A reafirmação da fé implica "sempre uma luta, um combate espiritual, porque o espírito do mal naturalmente opõe-se à nossa santificação", disse Bento XVI.
Alessandro Speciale, vaticanista para o Religious News Service, e colaborador do Vatican Insider, ouviu as palavras de Bento XVI como "uma mensagem espiritual", que pode ser lida à luz do momento. "Está a dizer aos homens para seguir Deus e não ceder aos desejos, para olharem para o que mais interessa”.
Bento XVI deixa a janela e a multidão dispersa. Afinal, para alguns, foram quase duas horas de espera.
Dez da manhã e o frenesim de gente a chegar, gente com faixas de apoio e gratidão a um Papa que, há quase uma semana fez o gesto histórico de renunciar ao lugar máximo da Igreja Católica e espantou tudo e todos. Bento XVI disse estar sem forças para exercer a função e que renunciava em "plena liberdade" e para o bem da Igreja. "Quem tem o poder máximo e se retira?", pergunta a irmã Bernardete num tom de admiração.
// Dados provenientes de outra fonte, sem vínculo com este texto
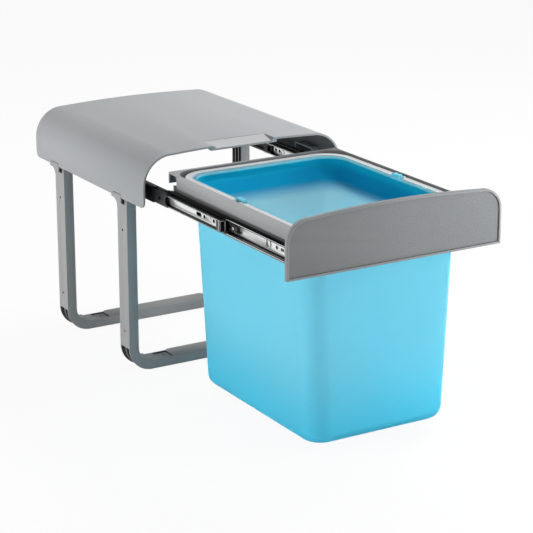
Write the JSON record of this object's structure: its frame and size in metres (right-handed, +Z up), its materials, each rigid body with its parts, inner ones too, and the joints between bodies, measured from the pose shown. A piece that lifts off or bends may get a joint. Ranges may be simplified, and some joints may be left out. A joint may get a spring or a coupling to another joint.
{
  "type": "pull out bin frame",
  "caption": "Floor-standing cabinet frame with a covered top, ball-bearing drawer slides, a pull-out carriage with a front panel, and a lift-out waste bin with folding handles.",
  "frame": {"origin": "on the cabinet floor, at the centre of the four floor screws", "axes": "+X to the right seen from the front, +Y to the back of the cabinet, +Z up"},
  "size_m": [0.409, 0.9264, 0.4264],
  "materials": {
    "cover_plastic": "satin moulded plastic",
    "leg_plastic": "satin moulded plastic",
    "carriage_plastic": "satin moulded plastic",
    "panel_plastic": "fine-grained moulded plastic",
    "bin_plastic": "translucent polished plastic",
    "handle_plastic": "smooth moulded plastic",
    "rail_steel": "bright zinc plate",
    "ball_steel": "polished steel",
    "screw_steel": "zinc plate",
    "stop_plastic": "moulded plastic",
    "black_plastic": "moulded plastic"
  },
  "bodies": {
    "cabinet_frame": {"top_cover": "cover_plastic", "front_leg": "leg_plastic", "rear_leg": "leg_plastic", "left_outer_rail": "rail_steel", "right_outer_rail": "rail_steel", "left_rail_screws": "screw_steel", "right_rail_screws": "screw_steel"},
    "carriage": {"carriage_frame": "carriage_plastic", "front_panel": "panel_plastic", "panel_screws": "screw_steel", "left_drawer_rail": "rail_steel", "right_drawer_rail": "rail_steel", "left_drawer_screws": "screw_steel", "right_drawer_screws": "screw_steel"},
    "left_middle": {"left_middle_rail": "rail_steel", "left_middle_stops": "stop_plastic"},
    "left_outer_bearing": {"left_outer_cage": "black_plastic", "left_outer_balls": "ball_steel"},
    "left_inner_bearing": {"left_inner_cage": "black_plastic", "left_inner_balls": "ball_steel"},
    "left_lever": {"left_release_lever": "black_plastic"},
    "right_middle": {"right_middle_rail": "rail_steel", "right_middle_stops": "stop_plastic"},
    "right_outer_bearing": {"right_outer_cage": "black_plastic", "right_outer_balls": "ball_steel"},
    "right_inner_bearing": {"right_inner_cage": "black_plastic", "right_inner_balls": "ball_steel"},
    "right_lever": {"right_release_lever": "black_plastic"},
    "bin": {"bin": "bin_plastic"},
    "front_handle": {"front_handle": "handle_plastic"},
    "rear_handle": {"rear_handle": "handle_plastic"}
  },
  "joints": [
    {"name": "drawer_slide", "type": "slide", "parent": "cabinet_frame", "child": "carriage", "axis": [0, -1, 0], "range_m": [-0.47, 0]},
    {"name": "left_outer_bearing_slide", "type": "slide", "parent": "cabinet_frame", "child": "left_outer_bearing", "axis": [0, -1, 0], "range_m": [-0.1175, 0]},
    {"name": "left_middle_slide", "type": "slide", "parent": "cabinet_frame", "child": "left_middle", "axis": [0, -1, 0], "range_m": [-0.235, 0]},
    {"name": "left_inner_bearing_slide", "type": "slide", "parent": "cabinet_frame", "child": "left_inner_bearing", "axis": [0, -1, 0], "range_m": [-0.3525, 0]},
    {"name": "left_lever_pivot", "type": "hinge", "parent": "carriage", "child": "left_lever", "pos_m": [0, -0.47, 0.347], "axis": [1, 0, 0], "range_deg": [0, 6], "stiffness_Nm_per_rad": 0.02, "springref_deg": -2.86},
    {"name": "right_outer_bearing_slide", "type": "slide", "parent": "cabinet_frame", "child": "right_outer_bearing", "axis": [0, -1, 0], "range_m": [-0.1175, 0]},
    {"name": "right_middle_slide", "type": "slide", "parent": "cabinet_frame", "child": "right_middle", "axis": [0, -1, 0], "range_m": [-0.235, 0]},
    {"name": "right_inner_bearing_slide", "type": "slide", "parent": "cabinet_frame", "child": "right_inner_bearing", "axis": [0, -1, 0], "range_m": [-0.3525, 0]},
    {"name": "right_lever_pivot", "type": "hinge", "parent": "carriage", "child": "right_lever", "pos_m": [0, -0.47, 0.347], "axis": [1, 0, 0], "range_deg": [0, 6], "stiffness_Nm_per_rad": 0.02, "springref_deg": -2.86},
    {"name": "bin_lift", "type": "slide", "parent": "carriage", "child": "bin", "axis": [0, 0, 1], "range_m": [0, 0.38]},
    {"name": "front_handle_hinge", "type": "hinge", "parent": "bin", "child": "front_handle", "pos_m": [0, -0.48325, 0.3904], "axis": [-1, 0, 0], "range_deg": [0, 90]},
    {"name": "rear_handle_hinge", "type": "hinge", "parent": "bin", "child": "rear_handle", "pos_m": [0, -0.46525, 0.3904], "axis": [1, 0, 0], "range_deg": [0, 90]}
  ],
  "couplings": [
    {"joint": "left_outer_bearing_slide", "follows": "drawer_slide", "ratio": 0.25},
    {"joint": "left_middle_slide", "follows": "drawer_slide", "ratio": 0.5},
    {"joint": "left_inner_bearing_slide", "follows": "drawer_slide", "ratio": 0.75},
    {"joint": "right_outer_bearing_slide", "follows": "drawer_slide", "ratio": 0.25},
    {"joint": "right_middle_slide", "follows": "drawer_slide", "ratio": 0.5},
    {"joint": "right_inner_bearing_slide", "follows": "drawer_slide", "ratio": 0.75}
  ]
}
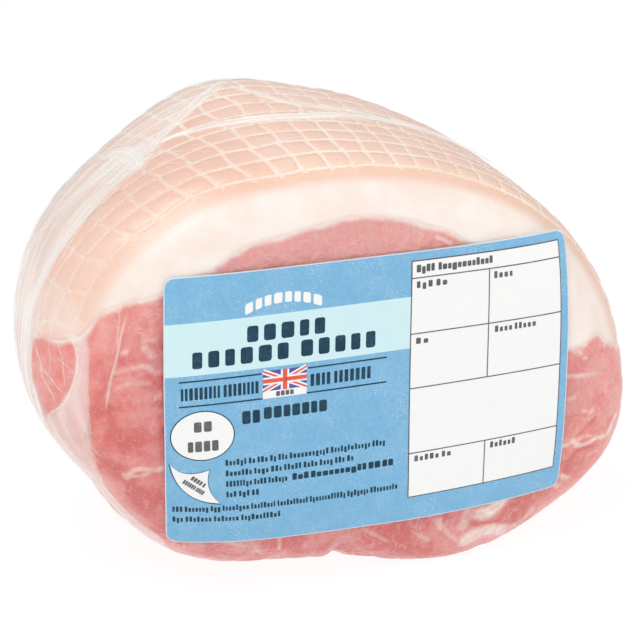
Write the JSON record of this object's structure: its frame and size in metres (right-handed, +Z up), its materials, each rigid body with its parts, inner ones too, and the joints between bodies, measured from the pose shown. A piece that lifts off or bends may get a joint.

Vestida de branco, com a cruz vermelha ao centro, e uma faixa amarela que a identifica como membro do grupo que veio prestar o seu apoio a Joseph Ratzinger, a freira brasileira explica que o Papa é "o nosso pai, um ponto de referência para a nossa fé". "É o representante de Cristo na terra como guia, que dá as indicações necessárias para seguir o caminho da salvação”, diz a irmã Rossoni
Como católica, acredita "na infalibilidade do Papa, que ele tem assistência espiritual nas suas decisões na terra". Vê-se que tem mesmo uma grande admiração por um homem para quem olha como "muito profundo": "Deu indicações sobre o fundamento da fé, o que significa ser cristão hoje, essa profundidade da relação com Deus que está no principio da vida cristã", diz Rossoni . Fê-lo nos discursos, nas encíclicas. "Cada palavra sua é pesada, não diz uma palavra fora do lugar, e diz coisas muito profundas com palavras muito simples."
A sua marca? "Enquanto Joao Paulo II foi pelo mundo encher praças, este foi mais reflexivo, provocou uma reflexão sobre a fé. É um Papa de grande transparência, que teve grande coragem de enfrentar os problemas da Igreja" - como os escândalos de abusos sexuais de menores. Não foi, porém, a vê-lo que Bernardete aprendeu a "amar o Papa". Foi "através da leitura do que ele escrevia".
Sendo assim, Bernardete Rossoni vai poder continuar a estar próxima de Bento XVI, já depois de o Papa se retirar, a 28 de Fevereiro, às 20h, a hora a que habitualmente costuma parar de trabalhar. A data do conclave ainda não é certa: estava inicialmente marcada para entre 15 e 20 de Março mas o Vaticano poderá antecipa-lo.